TÜRK’ÜN TARİHİNDE İHANETLER HER VARDIR!
Geçmişten günümüze gördük ki Türk’e ihanet bitmemiş, bitmeyecektir…
Dede Korkut:
‘Kahpe içerden olunca kapı kilit tutmaz, oğul; halkın içinde bozgunculuk yapan haindir, oğul!’ der…
Oğuz Kağan:
‘Nice sırtlan yuvasına devlet kurduk ama içimizdeki hainlerle baş edemedik.’ demiştir…
İT İTLİĞİNİ, KURT KURTLUĞUNU YAPACAK!
Gelelim bugüne:
Kıbrıs’ta son günlerde yaşananlar iyi irdelenmeli,
Türk ve Türk maskesi takanlar birbirinden ayrı tutulmalıdır…
Biliyoruz ki Kıbrıs’ta ki gerçek TÜRK’ler böyle düşünmüyor…
Hainler her daim kiracıdır gelip geçecektir, aslolan topraktır.
Gerçek şu ki Kıbrıs Türkiye Toprağıdır, unutanlara hatırlatılmalıdır...
KKTC’de yaşayan bu unsurlar, her ne kadar Türk görünseler de Türkiye’ye ve Türk milletinin tüm değer yargılarına karşı derin bir nefret beslemektedir.
Özünü kaybetmiş, Türklüğünü unutmuş, kimliğinden bihaber itler yok mudur?
Elbette vardır!
Üstelik Türk’e derin bir nefret beslemektedirler…
Unuttunuz mu ‘Yes be annem’ cileri! Hala varlar!
Kurt gibi görünen bu itler her daim var olmuştur, olacaktır…
Ülkemizde de Türkiye'yi adada işgalci olarak gören müptezeller, hainler yok mu?
Yığınla var,
Onlar da var olacak, biz de var olacağız…

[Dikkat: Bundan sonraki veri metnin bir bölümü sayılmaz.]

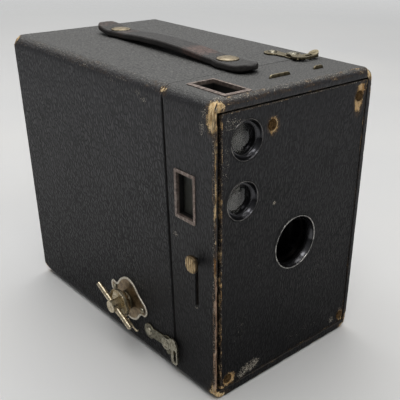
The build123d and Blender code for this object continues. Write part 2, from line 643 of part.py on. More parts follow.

Onlar çok olsa da, biz haklıyız, dik duracağız…
Onlar İTLİĞİNİ YAPACAK, BİZ KURTLUĞUMUZU…
…/…
PİRİNCİN İÇİNDEKİ SİYAH TAŞLAR!
Biz yeter ki unutmayalım;
Bu itler pirincin içindeki siyah taşlar, renkleri belli.
Biz asıl beyaz taşlardan /hainlerden korkalım…
Türkiye Cumhuriyeti ve Büyük Türk Milleti, Makaryos iblisinin ruhi p.çlerine meydanı bırakacak değil!
KKTC Vatandaşı da olsa, bu böyledir…
Ulu Önder Mustafa Kemal Atatürk 1937 yılında ‘Efendiler, Kıbrıs düşman elinde bulunduğu sürece ikmal yollarımız tıkanır. Kıbrıs’a dikkat ediniz. Bu ada bizim için çok önemlidir...’ dediğini içimizde ki hain itlere bir kez daha hatırlatmış olalım…
AYŞE TATİLE ÇIKMIŞTI, VATAN YAPMAYA DA GİDER!
Türkiye Cumhuriyeti öyle güçlüdür ki bu sefer Ayşe’yi tatile değil, Tüm Kıbrıs’ı yurt yapmaya gönder!
Hatırlayın bir zamanlar AYŞE tatile çıkmıştı, yine çıkar…
Hatta ‘AYŞE KIBRIS'a YERLEŞİR,
Yavru vatanı VATAN yapar,
Herkes bilir ki;
Savaş TÜRK'e düğündür…
Her daim ifade ederim, it itliğini yapacak, kurt ise kurtluğunu!
Demem odur ki; İhanet dediğin dostun işidir, düşmanın değil!